Keep in mind that the comparison is not to Dwight: He did not want to sign, so he was not an option. Neither was LeBron James.

Circling around to a situation in New Orleans, the Chris Paul trade netted 4 assets for New Orleans: Al-Farouq Aminu, Eric Gordon, Chris Kaman, and a draft pick (Austin Rivers). The trade also likely raised the value of their own draft pick, as it was used to acquire Anthony Davis. In this deal, Chris Kaman represented cap space for the following off-season, and that cap space was used to make an offer to Ryan Anderson (which later became a sign-and-trade). That cap space was also used to absorb Brad Miller’s deal. Since he was traded into cap space, he could aggregated with a minimum contract, this allowed Phoenix to send Robin Lopez and Hakim Warrick to New Orleans. Warrick was traded for dead money, but Lopez was part of the deal to bring Tyreke Evans to New Orleans.

Fans were vehement in their desire to see Kaman traded while he was an expiring contract, but the contract actually expiring created cap space that became (with some help) players much more valuable that Kaman could have fetched in trade.

By comparison, Chris Paul leaving before his option year (which was the claim made at the time), would have presumable left New Orleans with fewer assets in trade or perhaps cap space alone, if more cap space. What Dell could have done with that cap space is unclear, but it is to these possibilities the 4 assets must be compared, not Chris Paul himself: he was not an option, at least according to him at the time.

Opportunity cost is immensely complicated in general.

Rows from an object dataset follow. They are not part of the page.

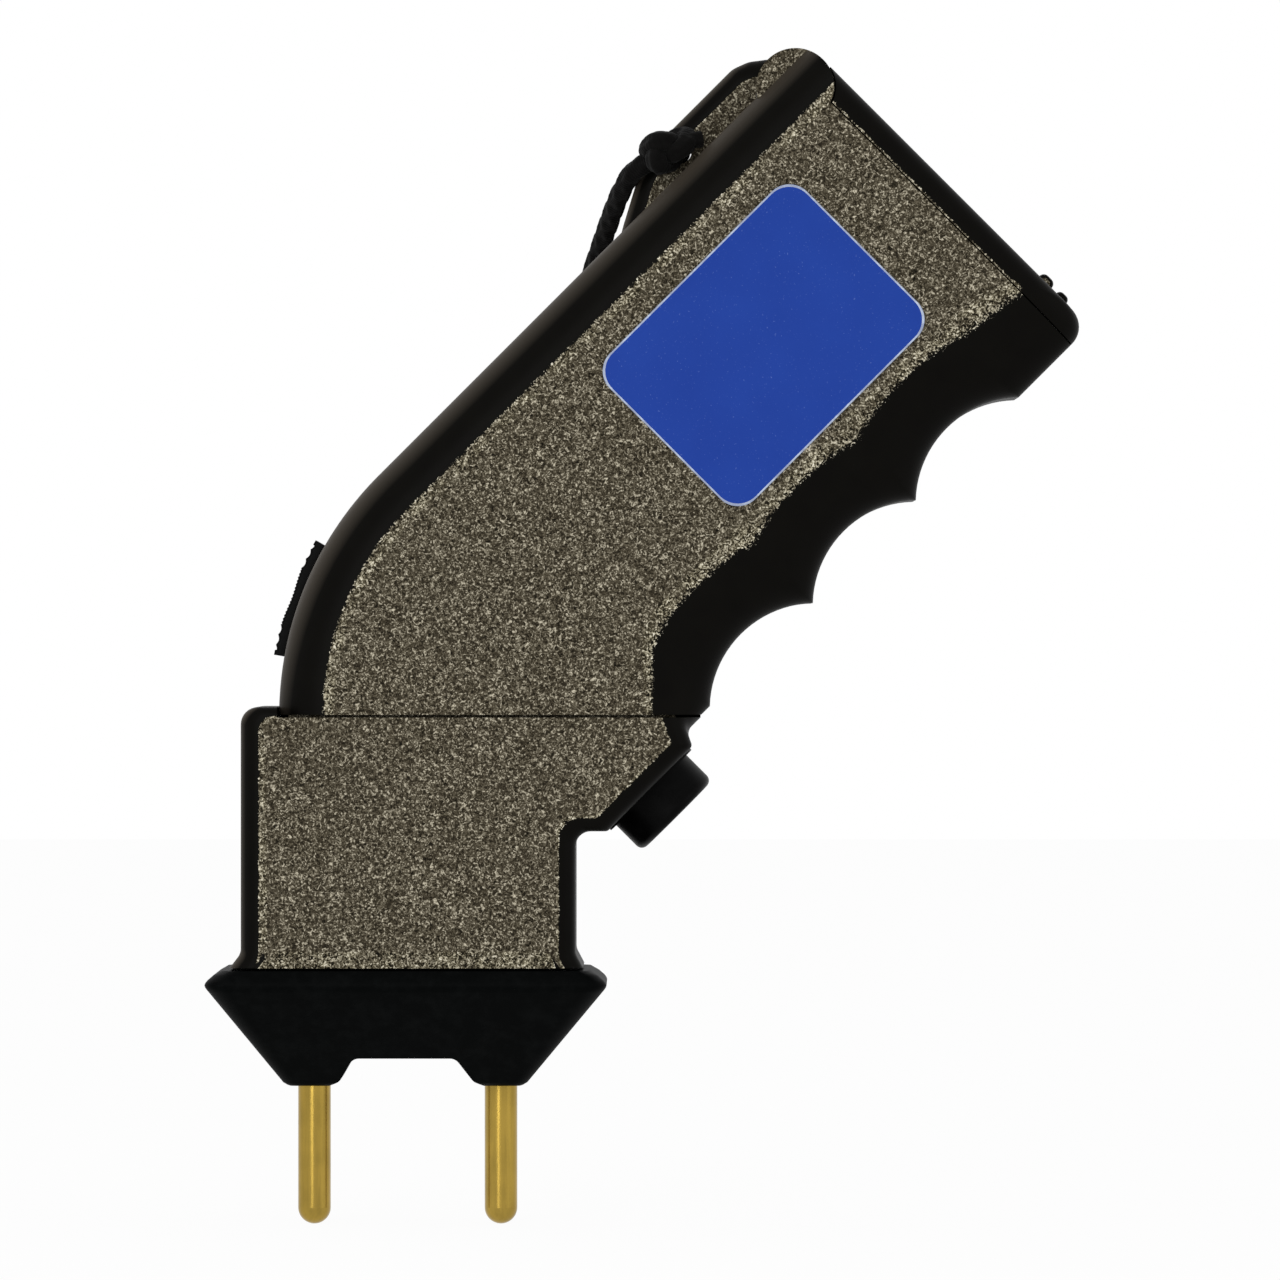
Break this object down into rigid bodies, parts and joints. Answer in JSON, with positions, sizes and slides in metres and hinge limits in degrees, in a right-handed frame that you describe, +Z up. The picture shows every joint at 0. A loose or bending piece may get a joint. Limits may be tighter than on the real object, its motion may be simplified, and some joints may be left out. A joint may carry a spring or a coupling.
{
  "type": "cattle prodder",
  "caption": "Small one-hand cattle prodder: angled grip with finger grooves, push trigger, thumb safety slider, hinged battery door, wrist strap and brass electrodes.",
  "frame": {"origin": "middle of the hand grip, on the prodder's mid-plane", "axes": "+Z up with the electrodes pointing down, +X towards the fingers, +Y from the label side to the far side; the grip's axis runs from the head up to the butt at 45 degrees between +X and +Z"},
  "size_m": [0.1265, 0.0518, 0.1706],
  "materials": {
    "shell_plastic": "fine leather-like grain, satin",
    "nose_plastic": "smooth, satin",
    "button_plastic": "smooth",
    "electrode_brass": "turned, worn satin",
    "contact_brass": "bright strip",
    "plated_steel": "zinc plated",
    "tinned_metal": "tinned",
    "label_film": "smooth printed film, plain blue",
    "battery_case": "plain painted can",
    "clip_plastic": "smooth",
    "red_insulation": "smooth",
    "black_insulation": "smooth",
    "foam": "soft foam",
    "phenolic": "pressed board",
    "board_laminate": "lacquered",
    "ferrite": "sintered",
    "winding_copper": "lacquered wire",
    "component_black": "moulded",
    "capacitor_red": "dipped",
    "capacitor_blue": "sleeved can",
    "ceramic": "glazed",
    "resistor_body": "lacquered",
    "strap_braid": "braided cord"
  },
  "bodies": {
    "housing": {"grip_shell_near": "shell_plastic", "grip_shell_far": "shell_plastic", "head_shell_near": "shell_plastic", "head_shell_far": "shell_plastic", "nose_block": "nose_plastic", "electrode_left": "electrode_brass", "electrode_right": "electrode_brass", "electrode_nuts": "plated_steel", "solder_tags": "tinned_metal", "door_hinge_pin": "plated_steel", "battery": "battery_case", "battery_clip": "clip_plastic", "battery_lead_red": "red_insulation", "battery_lead_black": "black_insulation", "label": "label_film", "trigger_bezel": "button_plastic", "trigger_spring": "plated_steel", "trigger_switch_base": "phenolic", "trigger_contacts": "contact_brass", "trigger_leads": "tinned_metal", "safety_switch_base": "phenolic", "safety_contacts": "contact_brass", "safety_leads": "tinned_metal", "circuit_board": "board_laminate", "transformer_base": "component_black", "transformer_core": "ferrite", "transformer_winding": "winding_copper", "switching_transistor": "component_black", "storage_capacitor": "capacitor_red", "filter_capacitor": "capacitor_blue", "spark_gap": "ceramic", "resistors": "resistor_body", "diodes": "component_black", "output_coil_case": "component_black", "output_coil_winding": "winding_copper", "output_coil_core": "ferrite", "coil_leads": "tinned_metal", "output_lead_left": "red_insulation", "output_lead_right": "red_insulation", "grip_screws": "plated_steel", "head_screws": "plated_steel", "neck_screws": "plated_steel", "board_screws": "plated_steel", "wrist_strap": "strap_braid", "strap_knot": "strap_braid"},
    "trigger": {"trigger_button": "button_plastic", "trigger_contact_disc": "contact_brass"},
    "thumb_slider": {"safety_slider": "button_plastic", "slider_wiper": "contact_brass"},
    "door": {"battery_door": "shell_plastic", "door_foam_pad": "foam"}
  },
  "joints": [
    {"name": "trigger_press", "type": "slide", "parent": "housing", "child": "trigger", "axis": [-0.7071, 0, 0.7071], "range_m": [0, 0.003], "stiffness_N_per_m": 400, "springref_m": -0.001, "deforming": ["trigger_spring"]},
    {"name": "safety_slide", "type": "hinge", "parent": "housing", "child": "thumb_slider", "pos_m": [-0.0152, 0, -0.04419], "axis": [0, -1, 0], "range_deg": [0, 4.5]},
    {"name": "battery_door_swing", "type": "hinge", "parent": "housing", "child": "door", "pos_m": [0.01032, 0, 0.04681], "axis": [0, -1, 0], "range_deg": [0, 110]}
  ]
}
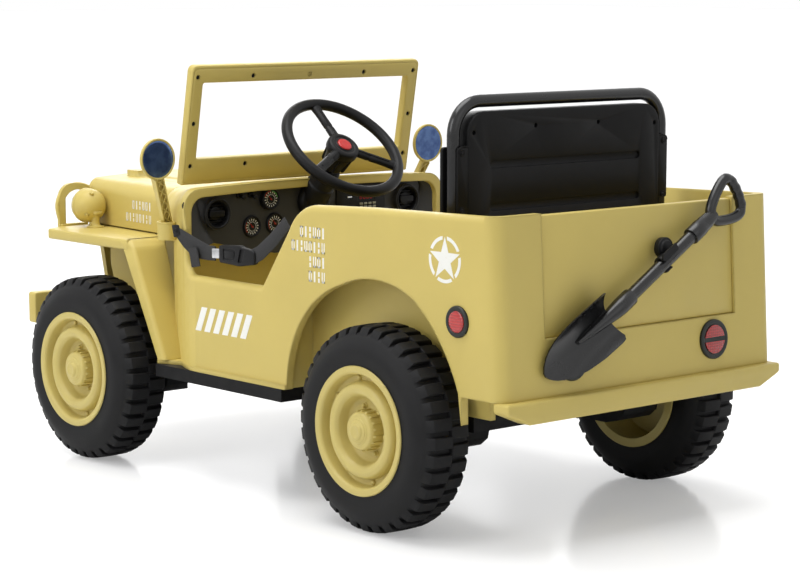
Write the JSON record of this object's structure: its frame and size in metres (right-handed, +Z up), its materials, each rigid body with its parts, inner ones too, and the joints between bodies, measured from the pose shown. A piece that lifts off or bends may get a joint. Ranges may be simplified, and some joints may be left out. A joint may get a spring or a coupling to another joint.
{
  "type": "children's ride-on army 4x4 car",
  "caption": "Children's electric ride-on army 4x4 in sand plastic: open tub, lugged tyres, upright windscreen frame, bench seat with hoop, clipped shovel and linked front steering.",
  "frame": {"origin": "on the floor, under the middle of the car's bounding box", "axes": "+X towards the front bumper, +Y to the car's left, +Z up"},
  "size_m": [1.2654, 0.702, 0.6877],
  "materials": {
    "body_plastic": "satin moulded plastic, sand colour",
    "black_plastic": "fine-grained black plastic",
    "black_tube": "satin black painted tube",
    "webbing": "woven black webbing",
    "tyre": "matt black moulded tyre",
    "lamp_red": "red lamp lens in a dark ring",
    "button_red": "red push button",
    "lamp_clear": "clear lens in a sand-coloured bowl",
    "steel": "black painted steel"
  },
  "bodies": {
    "car": {"body_tub": "body_plastic", "bonnet": "body_plastic", "grille_panel": "body_plastic", "fender_left": "body_plastic", "fender_right": "body_plastic", "front_bumper": "body_plastic", "rear_bumper": "body_plastic", "tailgate": "body_plastic", "windscreen_frame": "body_plastic", "dashboard": "black_plastic", "seat_base": "black_plastic", "seat_back": "black_plastic", "seat_hoop": "black_tube", "door_strap": "webbing", "door_strap_rear": "webbing", "strap_buckle": "black_plastic", "headlamp_left": "lamp_clear", "headlamp_right": "lamp_clear", "tail_lamp_left": "lamp_red", "tail_lamp_right": "lamp_red", "side_marker_left": "lamp_red", "side_marker_right": "lamp_red", "mirror_left": "body_plastic", "mirror_right": "body_plastic", "shovel": "black_plastic", "shovel_clip": "black_plastic", "chassis": "black_plastic", "battery": "black_plastic", "front_axle_beam": "steel", "rear_axle": "steel", "gear_housing_rear_left": "black_plastic", "gear_housing_rear_right": "black_plastic"},
    "steering": {"steering_wheel": "black_plastic", "horn_button": "button_red", "steering_shaft": "steel"},
    "left_knuckle": {"knuckle_left": "steel", "gear_housing_front_left": "black_plastic"},
    "right_knuckle": {"knuckle_right": "steel", "gear_housing_front_right": "black_plastic"},
    "link": {"tie_rod": "steel"},
    "front_left_wheel": {"tyre_front_left": "tyre", "wheel_front_left": "body_plastic"},
    "front_right_wheel": {"tyre_front_right": "tyre", "wheel_front_right": "body_plastic"},
    "rear_left_wheel": {"tyre_rear_left": "tyre", "wheel_rear_left": "body_plastic"},
    "rear_right_wheel": {"tyre_rear_right": "tyre", "wheel_rear_right": "body_plastic"}
  },
  "joints": [
    {"name": "steering_turn", "type": "hinge", "parent": "car", "child": "steering", "pos_m": [0.1057, 0, 0.5437], "axis": [-0.6665, 0, 0.7455], "range_deg": [-40, 40]},
    {"name": "left_kingpin", "type": "hinge", "parent": "car", "child": "left_knuckle", "pos_m": [0.4228, 0.232, 0.1586], "axis": [0, 0, 1], "range_deg": [-20, 20]},
    {"name": "right_kingpin", "type": "hinge", "parent": "car", "child": "right_knuckle", "pos_m": [0.4228, -0.232, 0.1586], "axis": [0, 0, 1], "range_deg": [-20, 20]},
    {"name": "link_pivot", "type": "hinge", "parent": "left_knuckle", "child": "link", "pos_m": [0.3628, 0.232, 0.2064], "axis": [0, 0, 1], "range_deg": [-20, 20]},
    {"name": "front_left_spin", "type": "hinge", "parent": "left_knuckle", "child": "front_left_wheel", "pos_m": [0.4228, 0.295, 0.1586], "axis": [0, 1, 0], "continuous": true},
    {"name": "front_right_spin", "type": "hinge", "parent": "right_knuckle", "child": "front_right_wheel", "pos_m": [0.4228, -0.295, 0.1586], "axis": [0, 1, 0], "continuous": true},
    {"name": "rear_left_spin", "type": "hinge", "parent": "car", "child": "rear_left_wheel", "pos_m": [-0.3388, 0.295, 0.1586], "axis": [0, 1, 0], "continuous": true},
    {"name": "rear_right_spin", "type": "hinge", "parent": "car", "child": "rear_right_wheel", "pos_m": [-0.3388, -0.295, 0.1586], "axis": [0, 1, 0], "continuous": true}
  ],
  "couplings": [
    {"joint": "left_kingpin", "follows": "steering_turn", "ratio": 0.5},
    {"joint": "right_kingpin", "follows": "steering_turn", "ratio": 0.5},
    {"joint": "link_pivot", "follows": "steering_turn", "ratio": -0.5}
  ]
}
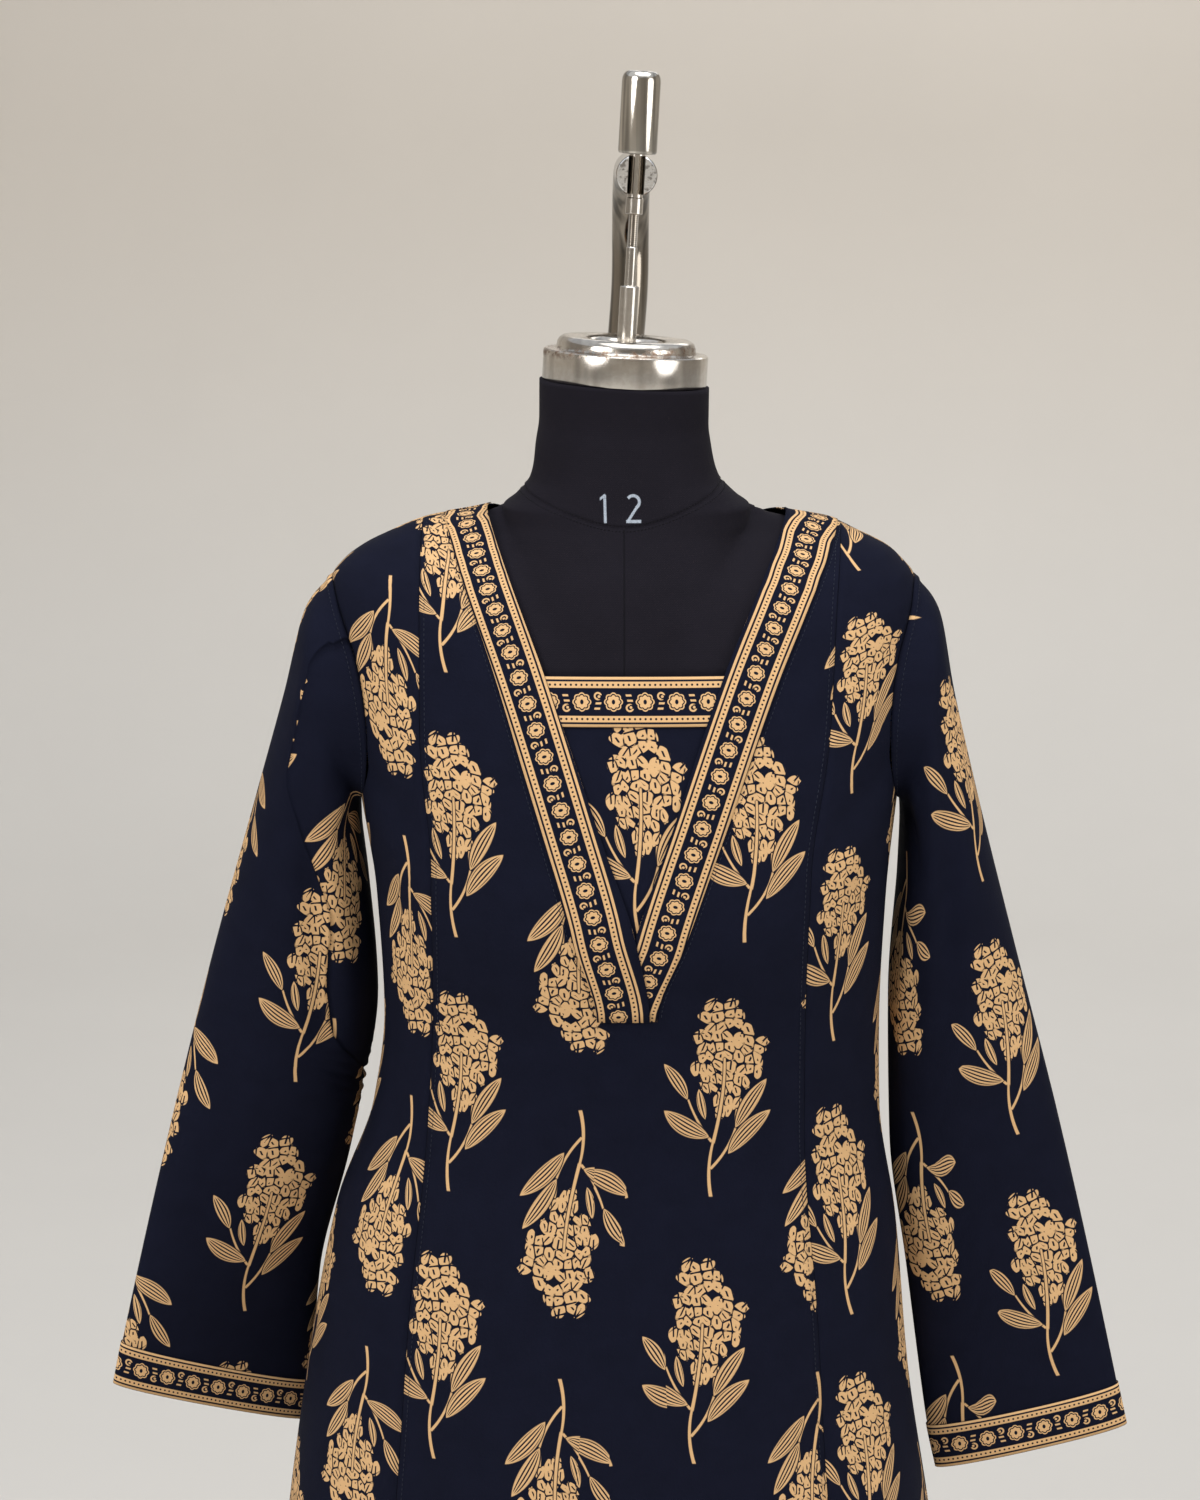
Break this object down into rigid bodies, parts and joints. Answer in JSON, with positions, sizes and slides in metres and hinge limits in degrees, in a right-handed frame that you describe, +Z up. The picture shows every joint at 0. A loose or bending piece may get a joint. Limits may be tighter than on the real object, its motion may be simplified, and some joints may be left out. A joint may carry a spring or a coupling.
{
  "type": "a-line kurta on a limbless dress form and stand",
  "caption": "Worn a-line kurta with princess seams, V neckline with inset and long sleeves, on a smooth limbless dress form that hangs from a crook-topped pole on a flat base.",
  "frame": {"origin": "on the base plate's underside, straight below the hanging form's axis", "axes": "+Z up, the kurta's front faces -Y, +X to the viewer's right as seen from the front"},
  "size_m": [0.6881, 0.45, 1.685],
  "materials": {
    "cloth": "matt printed cotton",
    "border": "matt printed cotton",
    "jersey": "matt stretch jersey",
    "steel": "worn turned steel",
    "dark_chrome": "dark polished chrome",
    "base_paint": "satin dark paint"
  },
  "bodies": {
    "root": {"front_center": "cloth", "back": "cloth", "front_side_left": "cloth", "front_side_right": "cloth", "sleeve_left": "cloth", "sleeve_right": "cloth", "neck_inset": "cloth", "neck_band_left": "border", "neck_band_right": "border", "inset_band": "border", "cuff_band_left": "border", "cuff_band_right": "border", "form_torso": "jersey", "neck_cap": "steel", "hanging_rod": "steel", "knob": "dark_chrome", "crook_pole": "dark_chrome", "pole_collar": "dark_chrome", "base_plate": "base_paint"}
  },
  "joints": []
}
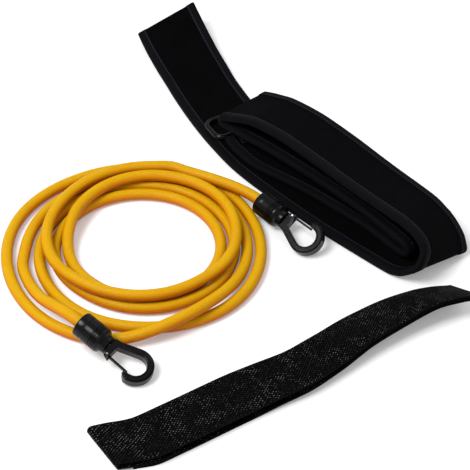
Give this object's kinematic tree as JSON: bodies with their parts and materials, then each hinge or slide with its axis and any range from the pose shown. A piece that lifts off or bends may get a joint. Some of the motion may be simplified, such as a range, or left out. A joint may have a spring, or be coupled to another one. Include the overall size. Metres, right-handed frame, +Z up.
{
  "type": "stationary swim tether",
  "caption": "Stationary swim tether: coiled elastic latex tube with a swivel snap hook at each end, folded padded waist belt with a ring, and anchor strap loop.",
  "frame": {"origin": "on the surface that the parts lie on, below the middle of the box round everything except the elastic tube", "axes": "+Z up, away from the surface; +Y away from the viewer of the picture, +X to that viewer's right"},
  "size_m": [0.3576, 0.5014, 0.0466],
  "materials": {
    "latex": "satin",
    "black_plastic": "semi-gloss",
    "steel": "satin",
    "coated_steel": "semi-gloss",
    "belt_face": "loop pile",
    "belt_pad": "knit over foam",
    "binding": "woven tape",
    "webbing": "woven"
  },
  "bodies": {
    "tether": {"tube_coil": "latex", "tube_near_lead": "latex", "tube_far_lead": "latex", "near_sleeve": "black_plastic", "near_tube_end": "latex", "near_plug": "black_plastic", "far_sleeve": "black_plastic", "far_tube_end": "latex", "far_plug": "black_plastic"},
    "near_hook": {"near_swivel_stem": "steel", "near_hook": "black_plastic", "near_gate_pin": "steel"},
    "near_gate": {"near_gate": "black_plastic"},
    "far_hook": {"far_swivel_stem": "steel", "far_hook": "black_plastic", "far_gate_pin": "steel"},
    "far_gate": {"far_gate": "black_plastic"},
    "belt": {"belt_face": "belt_face", "belt_pad": "belt_pad", "belt_binding_near": "binding", "belt_binding_far": "binding", "belt_hook_patch": "binding", "belt_ring_keeper": "binding"},
    "belt_ring": {"belt_ring": "coated_steel"},
    "anchor_strap": {"strap_loop": "webbing"}
  },
  "joints": [
    {"name": "near_swivel", "type": "hinge", "parent": "tether", "child": "near_hook", "pos_m": [-0.14181, -0.13287, 0.0212], "axis": [0.7707, -0.5808, -0.2622], "continuous": true},
    {"name": "near_gate_hinge", "type": "hinge", "parent": "near_hook", "child": "near_gate", "pos_m": [-0.12242, -0.15558, 0.01257], "axis": [0.1453, -0.2404, 0.9597], "range_deg": [0, 25], "stiffness_Nm_per_rad": 0.04, "springref_deg": -28.65},
    {"name": "far_swivel", "type": "hinge", "parent": "tether", "child": "far_hook", "pos_m": [-0.01121, 0.00433, 0.0126], "axis": [0.6747, -0.7363, -0.0523], "continuous": true},
    {"name": "far_gate_hinge", "type": "hinge", "parent": "far_hook", "child": "far_gate", "pos_m": [0.01356, -0.01438, 0.01426], "axis": [0.338, 0.3712, -0.8648], "range_deg": [0, 25], "stiffness_Nm_per_rad": 0.04, "springref_deg": -28.65},
    {"name": "belt_lift", "type": "slide", "parent": "tether", "child": "belt", "axis": [0, 0, 1], "range_m": [0, 0.25]},
    {"name": "belt_ring_hinge", "type": "hinge", "parent": "belt", "child": "belt_ring", "pos_m": [-0.01659, 0.0985, 0.00975], "axis": [0.8746, 0.4848, 0], "range_deg": [0, 12]},
    {"name": "strap_lift", "type": "slide", "parent": "tether", "child": "anchor_strap", "axis": [0, 0, 1], "range_m": [0, 0.25]}
  ]
}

In the twisted market of the NBA with its various currencies of talent, salary, draft picks, draft rights, actual money, and more, it is mind-bending at times. Just keep in mind that a trade must be compared to another transaction . . . or no transaction at all . . . to truly judge it. Sometimes that second transaction is obvious, while it is strewn across time in others.

For all the pain, opportunity cost may actually be what brings those that debate NBA transaction the most pleasure . . . in the form of debate itself.